First day of the holiday and instead of trooping straight up the hill, the Husband has curled up in an armchair, resembling a deflated Michelin man in his salopettes. He’s trying to steal Wi-Fi. It seems we can’t live without a permanent umbilical cord to the outside world. Miraculously he finds one. Webmail should, must, be read. And it cheers up my nonskiing father-in-law no end to discover that he can get the boxing results as a reward for being tied to fibreglass and thrown off the top of a rock, then left to hurtle down a sheet of ice with only a small, spiky forest to use as brakes.

Wednesday 12 March 2008

So far on my relaxing holiday I have:

Cooked five dinners for six people.

Used the medieval torture device known as a breast pump to extract two feeds a day for the baby, to be delivered into his gaping maw by my mother-in-law while I’m up a mountain.

Answered twelve emails covering, variously, names for the mumciergery, the impossibility of getting a criminal records bureau check and the consequent absolute necessity of one, queries regarding the potty training article (apparently, in one of the case studies where a boy had learned to do a poo in the big toilet, I’d put his age at 33. They wanted to check this is what I meant. I mean, it wouldn’t occur to them that the extra ‘3’ was a typo or anything).

Fallen over three times – twice when Boy One snow-ploughed into me at speed, having learned how to start, but not how to stop. The third was when the Husband also used my ankles as a braking device, scything into my legs with his skis and rearranging my kneecaps.
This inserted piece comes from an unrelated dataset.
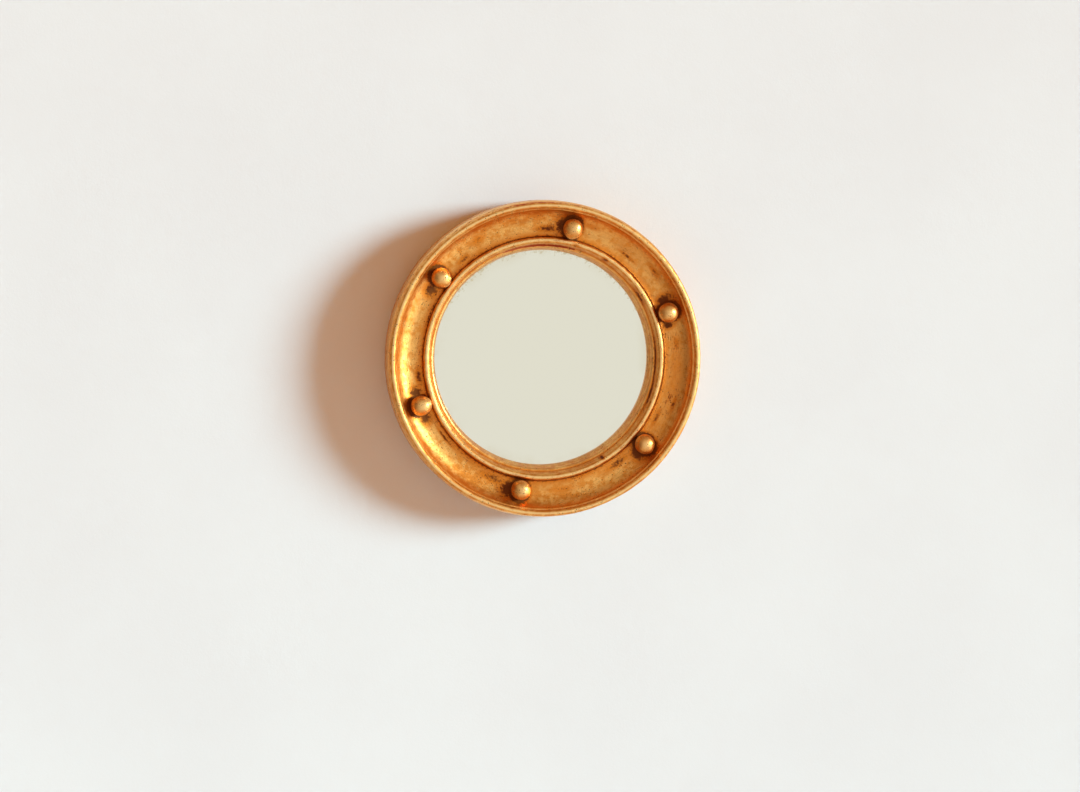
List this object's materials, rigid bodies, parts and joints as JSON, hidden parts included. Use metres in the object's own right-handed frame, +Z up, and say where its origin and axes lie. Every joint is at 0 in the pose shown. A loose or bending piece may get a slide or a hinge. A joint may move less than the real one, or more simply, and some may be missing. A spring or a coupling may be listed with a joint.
{
  "type": "convex mirror",
  "caption": "Small round convex wall mirror in a turned gilt frame with balls set in its cove, a reeded slip round the glass and a hanging ring let into the back.",
  "frame": {"origin": "centre of the flat back, on the wall", "axes": "+Y into the wall along the mirror's axis, so the front faces -Y; +Z up as hung; +X to the right seen from the front"},
  "size_m": [0.216, 0.0318, 0.216],
  "materials": {
    "gilding": "turned wood with gesso, red bole and burnished gold leaf, worn and toned",
    "silvered_glass": "domed silvered glass, lightly foxed at its margin",
    "felt": "pressed felt",
    "plywood": "bare plywood, darkened with age",
    "steel": "dull steel pins",
    "brass": "dull lacquered brass",
    "dowel": "bare beech dowel"
  },
  "bodies": {
    "mirror": {"frame_moulding": "gilding", "sight_slip": "gilding", "mirror_glass": "silvered_glass", "glass_packing": "felt", "backboard": "plywood", "backboard_pins": "steel", "ball_1": "gilding", "ball_2": "gilding", "ball_3": "gilding", "ball_4": "gilding", "ball_5": "gilding", "ball_6": "gilding", "ball_peg_1": "dowel", "ball_peg_2": "dowel", "ball_peg_3": "dowel", "ball_peg_4": "dowel", "ball_peg_5": "dowel", "ball_peg_6": "dowel", "hanger_strap": "brass", "hanger_screw": "brass"},
    "ring": {"hanger_ring": "brass"}
  },
  "joints": [
    {"name": "ring_swing", "type": "hinge", "parent": "mirror", "child": "ring", "pos_m": [0, -0.00382, 0.0927], "axis": [-1, 0, 0], "range_deg": [-4, 142]}
  ]
}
That I have had only one hour-long crying fit after all this is, I think, a good thing.

Monday 17 March 2008

We survived yesterday’s epic journey home from the Alps despite Boy One’s constant diarrhoea on the Eurostar. Fortunately he is still in night nappies so we had something to catch the accidents, but inevitably the nappy supply ran out somewhere under the Channel. We resorted to padding out his underpants with bits of newborn nappy that we hoped Boy Two would not require before we reached home.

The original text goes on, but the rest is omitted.